WRITTEN EXERCISE: The listing beneath should be written out in full, exactly as shown.

* Begin STORED RECORDS *

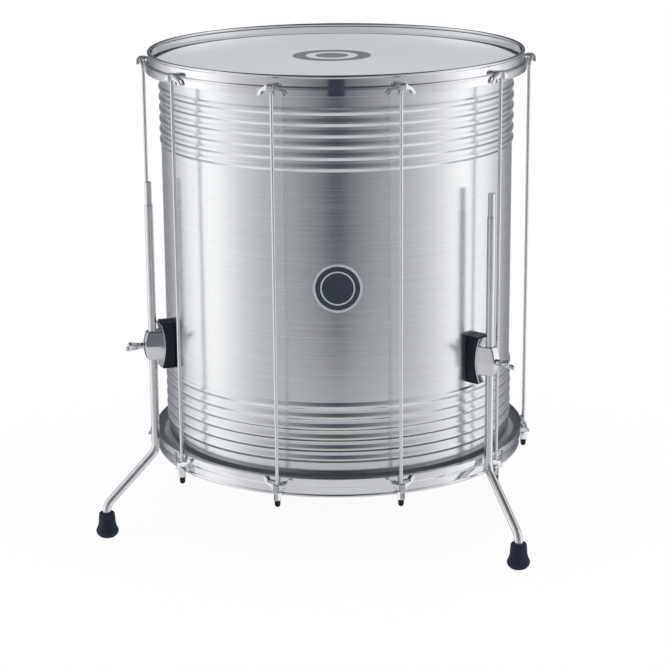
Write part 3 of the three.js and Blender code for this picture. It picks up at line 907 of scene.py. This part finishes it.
class SURDO_OT_rods(bpy.types.Operator):
    """Makes a tension rod with its welded upper claw, and sets ten round the drum"""

    bl_idname = "surdo.rods"
    bl_label = "Tension rods"

    def execute(self, context):
        c, h, s = settings().rod, settings().hoop, settings().shell
        flat = s.top + GAP
        inner = h.band + PLAY
        tip, crown = c.circle + c.reach, c.circle + c.radius
        inside, outside = 0.6 * c.beak, 1.6 * c.beak
        curl = (tip - outside, flat - inside)
        low = flat - c.drop + 0.8 * MM
        outline = [(inner, flat), (crown - c.sheet, flat)]
        outline += arc(curl, inside, 80, 0, 5)
        outline += [(tip - c.beak, low), (tip - c.beak / 2, flat - c.drop), (tip, low)]
        outline += arc(curl, outside, 0, 84, 7)
        outline += [(crown - 2 * c.sheet, flat + c.beak), (inner, flat + c.sheet)]
        beak = round_edges(sideways("beak", outline, c.nose), CLAW_EDGE)
        prongs = round_edges(fork("prongs", flat, 1), CLAW_EDGE)
        bar = drum_rod("bar", c.radius, cap_top() - CAP_BITE, flat + c.sheet / 2, 20)
        on_rod_circle(bar)
        fillet = [(0, flat - c.weld_height), (c.radius, flat - c.weld_height)]
        fillet += [(c.radius + c.weld_width, flat), (0, flat)]
        weld = on_rod_circle(turned("weld", fillet, 20))
        master = smooth(joined("rod", bar, weld, beak, prongs), 40)
        set_out(
            master, rod_places(), "fine_tension_rod_{}",
            bar_chrome(), "drum", "chrome_rod", "tension_rod_{}",
        )
        return {"FINISHED"}


def nut_top():
    c, s = settings().rod, settings().shell
    return s.top - s.depth - c.boss_height + c.sheet - GAP


def cap_top():
    return nut_top() - settings().rod.nut_height - GAP


class SURDO_OT_caps(bpy.types.Operator):
    """Makes the black vinyl caps on the rods' lower ends"""

    bl_idname = "surdo.caps"
    bl_label = "Rod caps"

    def execute(self, context):
        c = settings().rod
        top = cap_top()
        end, nose = top - c.cap_height, c.cap - 0.35 * MM
        profile = [(0, top), (c.cap - 0.5 * MM, top), (c.cap, top - 0.5 * MM)]
        profile += [(c.cap, top - 1.4 * MM), (nose, top - 1.8 * MM), (nose, end + nose)]
        profile += arc((0, end + nose), nose, 0, -90, 7)[1:-1] + [(0, end)]
        master = on_rod_circle(smooth(turned("cap", profile, 24), 50))
        set_out(master, rod_places(), "rod_cap_{}", cap_vinyl(), "drum", "chrome_rod")
        return {"FINISHED"}


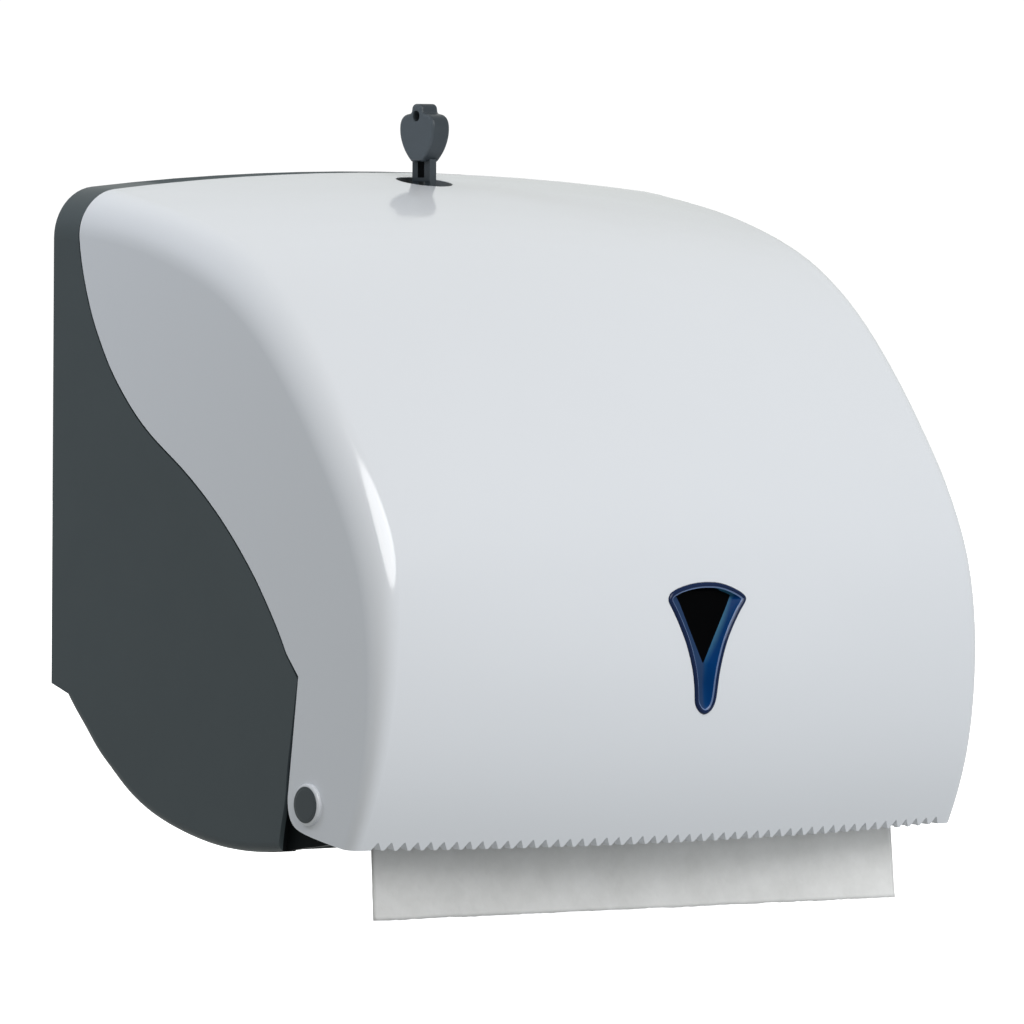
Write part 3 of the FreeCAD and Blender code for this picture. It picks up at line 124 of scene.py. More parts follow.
def locate(p):
    """Chord length whose section plane holds each point (x, y, z in mm, hood heights)."""
    lo = np.zeros(len(p))
    hi = np.full(len(p), _t[-1])
    for _ in range(28):
        mid = 0.5 * (lo + hi)
        y, z, c, r, tan = hood_at(mid)
        f = (p[:, 1] - y) * tan[:, 0] + (p[:, 2] - z) * tan[:, 1]
        ahead = f > 0
        lo = np.where(ahead, mid, lo)
        hi = np.where(ahead, hi, mid)
    return 0.5 * (lo + hi)


def arch_uv(s, x, h):
    """Region and parameter of a point (x, h) of the arch at s."""
    y, z, c, r, tan, n = hood_frame(s)
    rc = W * W / (2 * c)
    hc = -rc + np.sqrt((rc - r) ** 2 - (W - r) ** 2)
    ang = np.arctan2(W - r, hc + rc)
    ax = np.abs(x)
    th = np.arctan2(ax, h + rc)
    a = np.arctan2(ax - (W - r), h - hc)
    return rc, hc, ang, r, th, a


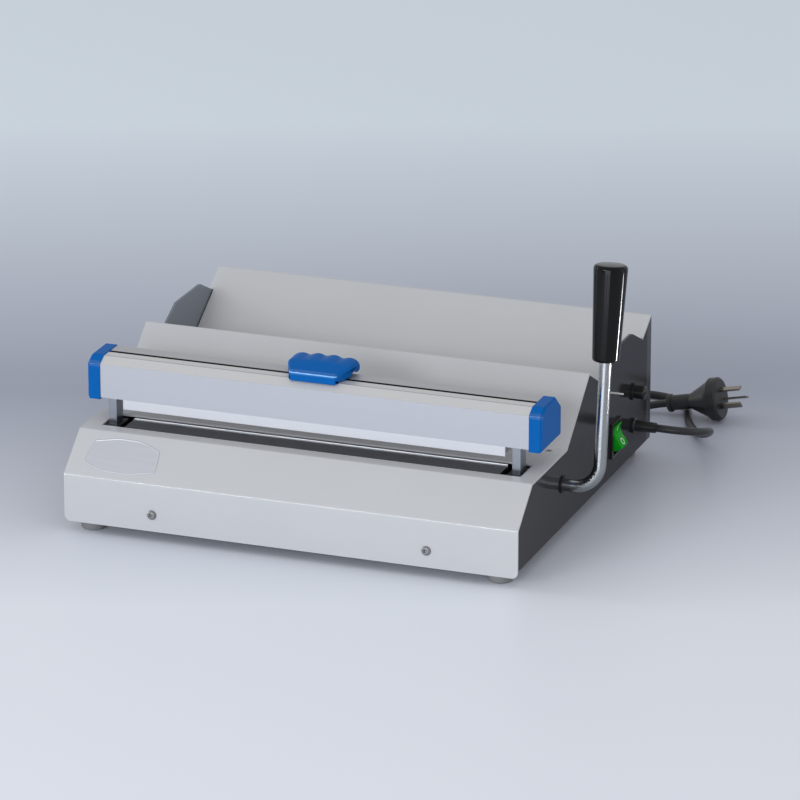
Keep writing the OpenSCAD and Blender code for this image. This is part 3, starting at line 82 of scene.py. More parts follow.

* End STORED RECORDS *

PROBLEM SOLUTION:
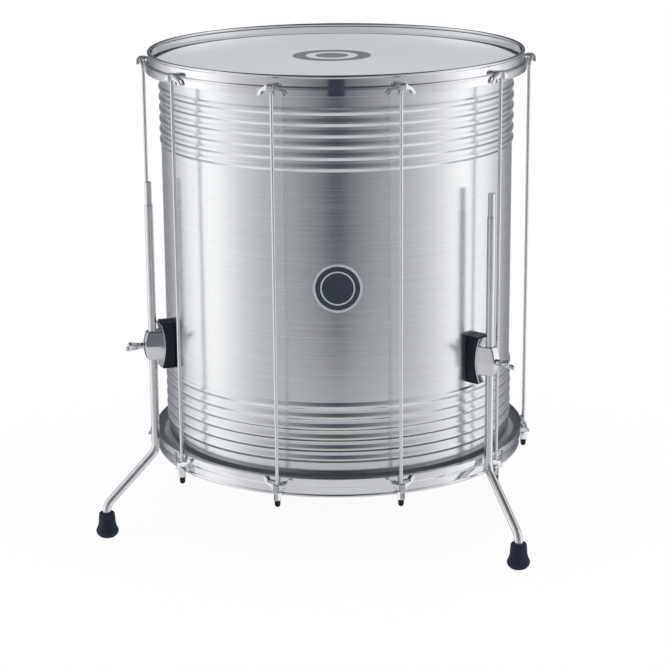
Write part 3 of the three.js and Blender code for this picture. It picks up at line 907 of scene.py. This part finishes it.
class SURDO_OT_rods(bpy.types.Operator):
    """Makes a tension rod with its welded upper claw, and sets ten round the drum"""

    bl_idname = "surdo.rods"
    bl_label = "Tension rods"

    def execute(self, context):
        c, h, s = settings().rod, settings().hoop, settings().shell
        flat = s.top + GAP
        inner = h.band + PLAY
        tip, crown = c.circle + c.reach, c.circle + c.radius
        inside, outside = 0.6 * c.beak, 1.6 * c.beak
        curl = (tip - outside, flat - inside)
        low = flat - c.drop + 0.8 * MM
        outline = [(inner, flat), (crown - c.sheet, flat)]
        outline += arc(curl, inside, 80, 0, 5)
        outline += [(tip - c.beak, low), (tip - c.beak / 2, flat - c.drop), (tip, low)]
        outline += arc(curl, outside, 0, 84, 7)
        outline += [(crown - 2 * c.sheet, flat + c.beak), (inner, flat + c.sheet)]
        beak = round_edges(sideways("beak", outline, c.nose), CLAW_EDGE)
        prongs = round_edges(fork("prongs", flat, 1), CLAW_EDGE)
        bar = drum_rod("bar", c.radius, cap_top() - CAP_BITE, flat + c.sheet / 2, 20)
        on_rod_circle(bar)
        fillet = [(0, flat - c.weld_height), (c.radius, flat - c.weld_height)]
        fillet += [(c.radius + c.weld_width, flat), (0, flat)]
        weld = on_rod_circle(turned("weld", fillet, 20))
        master = smooth(joined("rod", bar, weld, beak, prongs), 40)
        set_out(
            master, rod_places(), "fine_tension_rod_{}",
            bar_chrome(), "drum", "chrome_rod", "tension_rod_{}",
        )
        return {"FINISHED"}


def nut_top():
    c, s = settings().rod, settings().shell
    return s.top - s.depth - c.boss_height + c.sheet - GAP


def cap_top():
    return nut_top() - settings().rod.nut_height - GAP


class SURDO_OT_caps(bpy.types.Operator):
    """Makes the black vinyl caps on the rods' lower ends"""

    bl_idname = "surdo.caps"
    bl_label = "Rod caps"

    def execute(self, context):
        c = settings().rod
        top = cap_top()
        end, nose = top - c.cap_height, c.cap - 0.35 * MM
        profile = [(0, top), (c.cap - 0.5 * MM, top), (c.cap, top - 0.5 * MM)]
        profile += [(c.cap, top - 1.4 * MM), (nose, top - 1.8 * MM), (nose, end + nose)]
        profile += arc((0, end + nose), nose, 0, -90, 7)[1:-1] + [(0, end)]
        master = on_rod_circle(smooth(turned("cap", profile, 24), 50))
        set_out(master, rod_places(), "rod_cap_{}", cap_vinyl(), "drum", "chrome_rod")
        return {"FINISHED"}


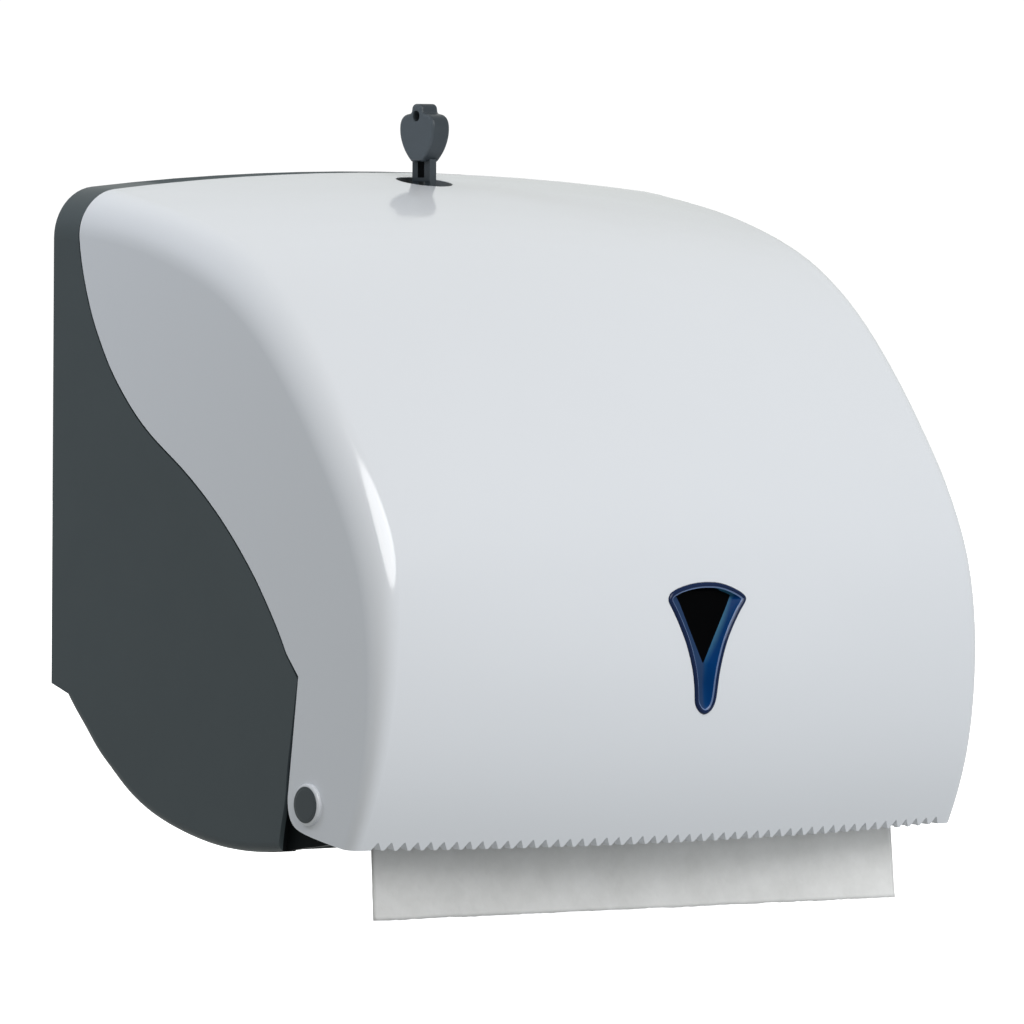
Write part 3 of the FreeCAD and Blender code for this picture. It picks up at line 124 of scene.py. More parts follow.
def locate(p):
    """Chord length whose section plane holds each point (x, y, z in mm, hood heights)."""
    lo = np.zeros(len(p))
    hi = np.full(len(p), _t[-1])
    for _ in range(28):
        mid = 0.5 * (lo + hi)
        y, z, c, r, tan = hood_at(mid)
        f = (p[:, 1] - y) * tan[:, 0] + (p[:, 2] - z) * tan[:, 1]
        ahead = f > 0
        lo = np.where(ahead, mid, lo)
        hi = np.where(ahead, hi, mid)
    return 0.5 * (lo + hi)


def arch_uv(s, x, h):
    """Region and parameter of a point (x, h) of the arch at s."""
    y, z, c, r, tan, n = hood_frame(s)
    rc = W * W / (2 * c)
    hc = -rc + np.sqrt((rc - r) ** 2 - (W - r) ** 2)
    ang = np.arctan2(W - r, hc + rc)
    ax = np.abs(x)
    th = np.arctan2(ax, h + rc)
    a = np.arctan2(ax - (W - r), h - hc)
    return rc, hc, ang, r, th, a


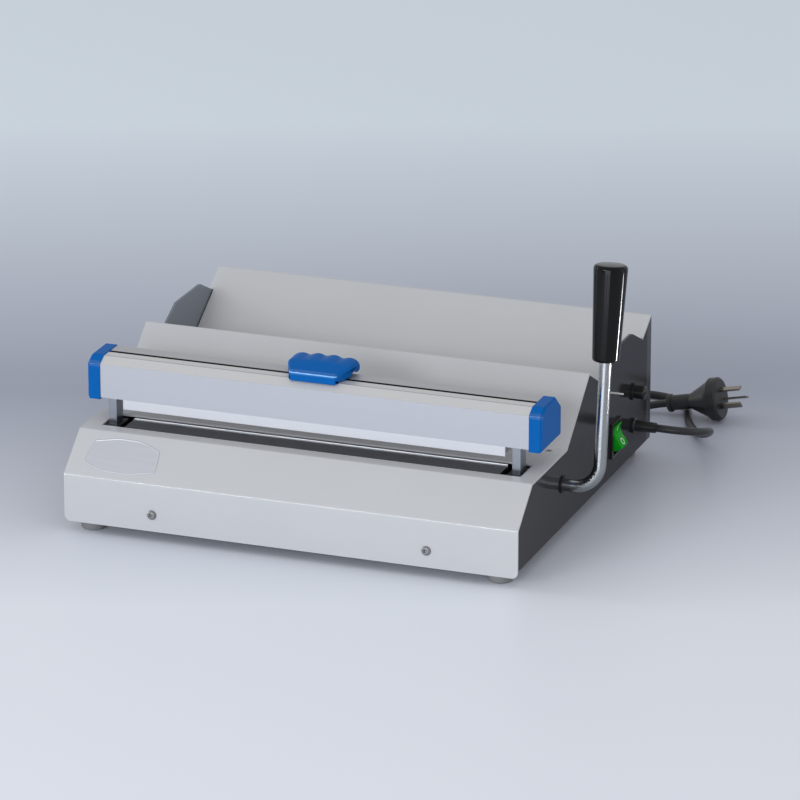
Keep writing the OpenSCAD and Blender code for this image. This is part 3, starting at line 82 of scene.py. More parts follow.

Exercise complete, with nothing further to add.